_WRITTEN REQUEST_
Extract each line holding the word "JSON" from the entries.

_DATASET_
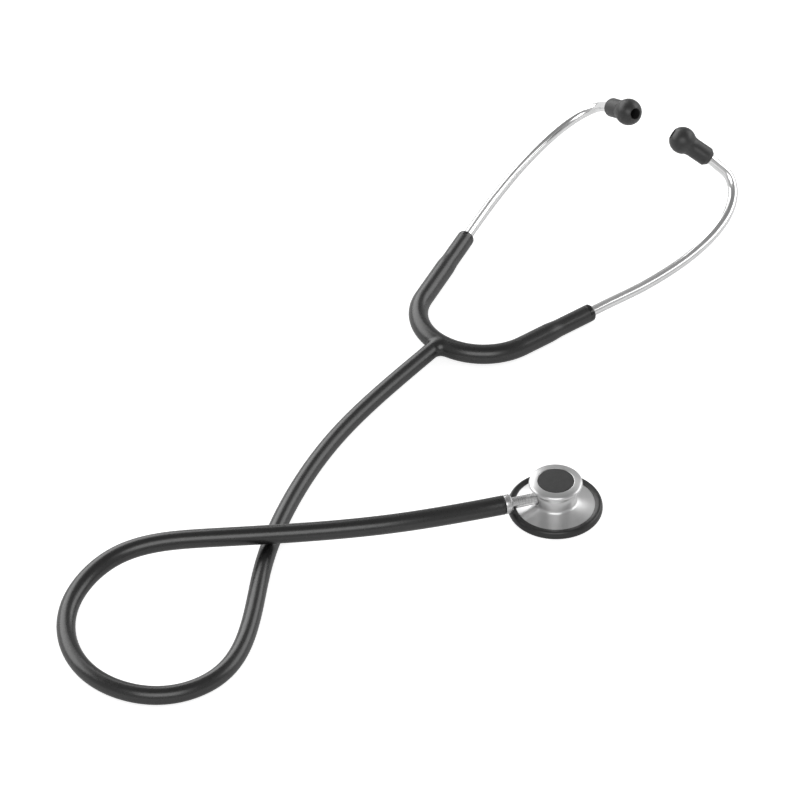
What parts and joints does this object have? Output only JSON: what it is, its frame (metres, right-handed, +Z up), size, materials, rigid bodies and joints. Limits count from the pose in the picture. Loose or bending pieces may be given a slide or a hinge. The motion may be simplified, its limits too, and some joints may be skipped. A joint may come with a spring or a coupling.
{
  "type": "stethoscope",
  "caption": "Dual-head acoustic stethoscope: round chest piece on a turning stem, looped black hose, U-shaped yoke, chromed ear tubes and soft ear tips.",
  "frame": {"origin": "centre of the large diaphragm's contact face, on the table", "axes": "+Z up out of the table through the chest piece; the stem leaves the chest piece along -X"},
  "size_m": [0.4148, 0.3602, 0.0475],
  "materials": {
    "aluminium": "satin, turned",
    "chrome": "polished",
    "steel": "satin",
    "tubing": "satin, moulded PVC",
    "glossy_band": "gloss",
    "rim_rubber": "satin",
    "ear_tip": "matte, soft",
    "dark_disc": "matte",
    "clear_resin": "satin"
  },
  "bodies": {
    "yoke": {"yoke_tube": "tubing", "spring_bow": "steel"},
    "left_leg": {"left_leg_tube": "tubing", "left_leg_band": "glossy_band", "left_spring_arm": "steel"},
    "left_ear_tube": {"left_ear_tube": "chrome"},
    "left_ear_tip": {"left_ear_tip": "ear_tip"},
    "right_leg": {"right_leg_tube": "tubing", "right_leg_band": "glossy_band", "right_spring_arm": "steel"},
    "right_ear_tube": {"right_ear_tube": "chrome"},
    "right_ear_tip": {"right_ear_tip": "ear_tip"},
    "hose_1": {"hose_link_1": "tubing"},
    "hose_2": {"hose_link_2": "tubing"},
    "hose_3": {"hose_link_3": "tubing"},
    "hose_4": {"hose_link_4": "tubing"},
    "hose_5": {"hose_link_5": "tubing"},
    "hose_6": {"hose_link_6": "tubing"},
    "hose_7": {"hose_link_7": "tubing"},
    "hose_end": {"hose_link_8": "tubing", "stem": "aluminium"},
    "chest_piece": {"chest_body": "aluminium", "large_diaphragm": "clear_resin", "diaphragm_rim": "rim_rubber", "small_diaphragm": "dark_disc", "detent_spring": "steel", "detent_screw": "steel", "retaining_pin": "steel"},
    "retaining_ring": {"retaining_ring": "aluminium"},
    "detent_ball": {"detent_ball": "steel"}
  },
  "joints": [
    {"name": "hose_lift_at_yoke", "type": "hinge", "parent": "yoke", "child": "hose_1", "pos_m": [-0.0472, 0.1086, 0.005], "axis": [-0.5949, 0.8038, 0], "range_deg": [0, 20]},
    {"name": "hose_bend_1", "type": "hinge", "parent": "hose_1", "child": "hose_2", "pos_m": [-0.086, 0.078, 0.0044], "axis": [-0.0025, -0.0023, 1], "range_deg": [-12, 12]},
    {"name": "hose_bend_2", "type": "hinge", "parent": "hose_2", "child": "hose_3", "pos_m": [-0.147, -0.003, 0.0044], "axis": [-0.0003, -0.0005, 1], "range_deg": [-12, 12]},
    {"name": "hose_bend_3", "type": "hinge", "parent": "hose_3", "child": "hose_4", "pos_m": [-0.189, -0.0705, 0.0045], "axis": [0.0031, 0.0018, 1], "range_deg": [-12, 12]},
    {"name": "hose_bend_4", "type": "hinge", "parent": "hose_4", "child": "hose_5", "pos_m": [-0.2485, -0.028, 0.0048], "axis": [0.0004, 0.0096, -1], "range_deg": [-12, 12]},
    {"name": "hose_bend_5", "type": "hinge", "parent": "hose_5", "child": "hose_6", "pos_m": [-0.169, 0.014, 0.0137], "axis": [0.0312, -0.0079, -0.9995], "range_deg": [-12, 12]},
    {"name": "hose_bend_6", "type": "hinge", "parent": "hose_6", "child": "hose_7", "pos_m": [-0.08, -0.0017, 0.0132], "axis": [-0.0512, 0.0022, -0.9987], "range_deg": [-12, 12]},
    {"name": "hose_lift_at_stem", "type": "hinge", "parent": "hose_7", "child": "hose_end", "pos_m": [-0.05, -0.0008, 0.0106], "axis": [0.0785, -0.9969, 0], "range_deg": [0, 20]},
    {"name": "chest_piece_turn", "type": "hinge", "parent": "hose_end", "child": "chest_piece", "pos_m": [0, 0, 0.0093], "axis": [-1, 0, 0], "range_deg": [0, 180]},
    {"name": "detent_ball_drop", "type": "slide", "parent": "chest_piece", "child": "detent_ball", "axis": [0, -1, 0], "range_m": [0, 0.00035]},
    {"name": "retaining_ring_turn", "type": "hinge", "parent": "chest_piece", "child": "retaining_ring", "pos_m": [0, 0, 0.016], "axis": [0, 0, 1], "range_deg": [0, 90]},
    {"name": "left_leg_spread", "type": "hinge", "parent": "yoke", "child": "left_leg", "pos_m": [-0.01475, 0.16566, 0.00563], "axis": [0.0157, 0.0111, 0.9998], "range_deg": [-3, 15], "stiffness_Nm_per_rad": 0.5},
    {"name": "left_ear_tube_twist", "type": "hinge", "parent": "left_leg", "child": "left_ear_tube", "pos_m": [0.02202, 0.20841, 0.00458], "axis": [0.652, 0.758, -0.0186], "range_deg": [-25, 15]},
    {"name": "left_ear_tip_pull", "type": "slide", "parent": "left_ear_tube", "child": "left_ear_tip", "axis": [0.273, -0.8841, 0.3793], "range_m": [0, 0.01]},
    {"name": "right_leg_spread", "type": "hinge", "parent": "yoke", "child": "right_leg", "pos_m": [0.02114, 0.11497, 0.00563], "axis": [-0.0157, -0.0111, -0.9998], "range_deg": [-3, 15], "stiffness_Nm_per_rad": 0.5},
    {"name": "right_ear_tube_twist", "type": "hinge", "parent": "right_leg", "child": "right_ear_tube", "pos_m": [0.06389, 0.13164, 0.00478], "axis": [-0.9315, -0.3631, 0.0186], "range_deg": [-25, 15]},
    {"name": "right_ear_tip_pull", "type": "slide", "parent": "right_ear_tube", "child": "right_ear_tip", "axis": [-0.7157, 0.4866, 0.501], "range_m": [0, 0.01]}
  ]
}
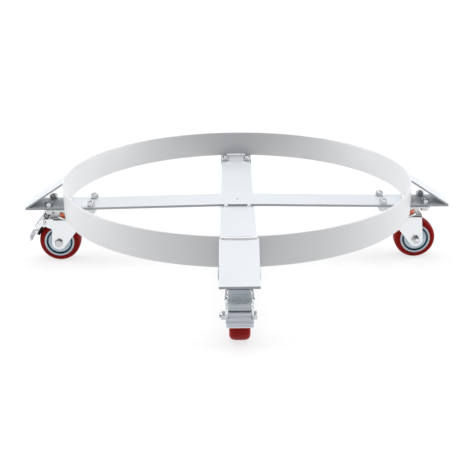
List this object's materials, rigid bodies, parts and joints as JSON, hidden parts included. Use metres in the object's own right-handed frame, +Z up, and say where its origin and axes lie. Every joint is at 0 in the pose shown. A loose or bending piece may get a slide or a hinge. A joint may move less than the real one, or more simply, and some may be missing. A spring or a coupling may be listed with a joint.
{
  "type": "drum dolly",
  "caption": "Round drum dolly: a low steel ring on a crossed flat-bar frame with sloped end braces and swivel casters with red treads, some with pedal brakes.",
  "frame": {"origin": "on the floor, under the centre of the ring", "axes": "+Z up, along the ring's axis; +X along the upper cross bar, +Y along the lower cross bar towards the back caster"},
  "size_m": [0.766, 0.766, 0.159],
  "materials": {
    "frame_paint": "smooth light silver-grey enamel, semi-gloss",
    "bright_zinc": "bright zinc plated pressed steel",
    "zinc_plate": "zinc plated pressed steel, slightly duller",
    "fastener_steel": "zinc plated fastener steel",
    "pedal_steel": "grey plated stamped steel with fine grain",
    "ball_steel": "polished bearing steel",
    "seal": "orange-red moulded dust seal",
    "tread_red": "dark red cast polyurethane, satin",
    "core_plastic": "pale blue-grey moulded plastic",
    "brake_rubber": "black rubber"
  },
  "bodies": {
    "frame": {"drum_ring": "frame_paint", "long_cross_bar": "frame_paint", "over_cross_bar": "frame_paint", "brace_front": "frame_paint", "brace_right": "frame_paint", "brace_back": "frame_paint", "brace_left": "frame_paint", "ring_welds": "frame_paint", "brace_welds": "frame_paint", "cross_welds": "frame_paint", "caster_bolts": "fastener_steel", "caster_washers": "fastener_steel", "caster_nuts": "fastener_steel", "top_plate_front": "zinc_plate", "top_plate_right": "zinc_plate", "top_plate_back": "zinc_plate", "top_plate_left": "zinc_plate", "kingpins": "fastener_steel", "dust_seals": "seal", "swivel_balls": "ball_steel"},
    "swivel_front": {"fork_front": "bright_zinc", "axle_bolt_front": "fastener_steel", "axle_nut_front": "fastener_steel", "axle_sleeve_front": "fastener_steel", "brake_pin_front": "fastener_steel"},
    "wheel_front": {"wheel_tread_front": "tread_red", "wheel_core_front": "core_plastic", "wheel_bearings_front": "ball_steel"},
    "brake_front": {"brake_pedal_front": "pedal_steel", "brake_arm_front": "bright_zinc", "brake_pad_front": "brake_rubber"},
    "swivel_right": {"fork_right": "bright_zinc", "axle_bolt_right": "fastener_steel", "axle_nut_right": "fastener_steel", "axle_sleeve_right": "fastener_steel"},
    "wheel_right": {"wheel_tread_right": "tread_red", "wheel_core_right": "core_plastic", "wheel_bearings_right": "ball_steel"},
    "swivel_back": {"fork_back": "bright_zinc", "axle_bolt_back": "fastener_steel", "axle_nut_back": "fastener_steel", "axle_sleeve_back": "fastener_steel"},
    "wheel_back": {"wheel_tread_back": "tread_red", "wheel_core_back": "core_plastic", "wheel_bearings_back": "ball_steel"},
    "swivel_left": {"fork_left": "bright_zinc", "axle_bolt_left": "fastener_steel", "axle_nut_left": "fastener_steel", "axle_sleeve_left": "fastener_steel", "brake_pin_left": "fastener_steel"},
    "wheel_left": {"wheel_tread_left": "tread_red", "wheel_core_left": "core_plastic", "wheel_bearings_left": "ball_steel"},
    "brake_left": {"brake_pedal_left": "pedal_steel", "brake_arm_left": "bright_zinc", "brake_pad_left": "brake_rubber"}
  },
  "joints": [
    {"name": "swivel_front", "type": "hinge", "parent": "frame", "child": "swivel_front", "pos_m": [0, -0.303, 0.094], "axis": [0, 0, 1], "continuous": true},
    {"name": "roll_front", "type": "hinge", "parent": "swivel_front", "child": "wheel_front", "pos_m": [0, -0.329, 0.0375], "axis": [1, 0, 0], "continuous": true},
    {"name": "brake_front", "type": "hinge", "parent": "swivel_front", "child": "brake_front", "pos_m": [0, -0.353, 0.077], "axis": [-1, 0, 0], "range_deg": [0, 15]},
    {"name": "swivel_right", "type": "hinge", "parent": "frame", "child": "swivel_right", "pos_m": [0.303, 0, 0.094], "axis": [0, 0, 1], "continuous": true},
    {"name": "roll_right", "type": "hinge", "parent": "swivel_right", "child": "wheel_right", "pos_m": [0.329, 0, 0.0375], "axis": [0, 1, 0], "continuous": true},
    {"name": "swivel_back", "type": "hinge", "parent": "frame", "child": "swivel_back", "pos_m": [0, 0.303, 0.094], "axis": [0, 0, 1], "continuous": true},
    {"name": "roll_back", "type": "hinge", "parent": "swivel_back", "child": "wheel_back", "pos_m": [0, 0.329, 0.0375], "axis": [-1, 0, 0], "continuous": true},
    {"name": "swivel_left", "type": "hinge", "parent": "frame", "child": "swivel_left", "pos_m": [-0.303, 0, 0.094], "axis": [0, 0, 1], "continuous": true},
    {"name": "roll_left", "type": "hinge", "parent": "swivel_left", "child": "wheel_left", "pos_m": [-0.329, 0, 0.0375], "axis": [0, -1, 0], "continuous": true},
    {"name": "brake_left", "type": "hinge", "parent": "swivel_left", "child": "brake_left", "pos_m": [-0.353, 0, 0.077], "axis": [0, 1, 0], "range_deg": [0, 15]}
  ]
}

_WRITTEN ANSWER_
What parts and joints does this object have? Output only JSON: what it is, its frame (metres, right-handed, +Z up), size, materials, rigid bodies and joints. Limits count from the pose in the picture. Loose or bending pieces may be given a slide or a hinge. The motion may be simplified, its limits too, and some joints may be skipped. A joint may come with a spring or a coupling.
List this object's materials, rigid bodies, parts and joints as JSON, hidden parts included. Use metres in the object's own right-handed frame, +Z up, and say where its origin and axes lie. Every joint is at 0 in the pose shown. A loose or bending piece may get a slide or a hinge. A joint may move less than the real one, or more simply, and some may be missing. A spring or a coupling may be listed with a joint.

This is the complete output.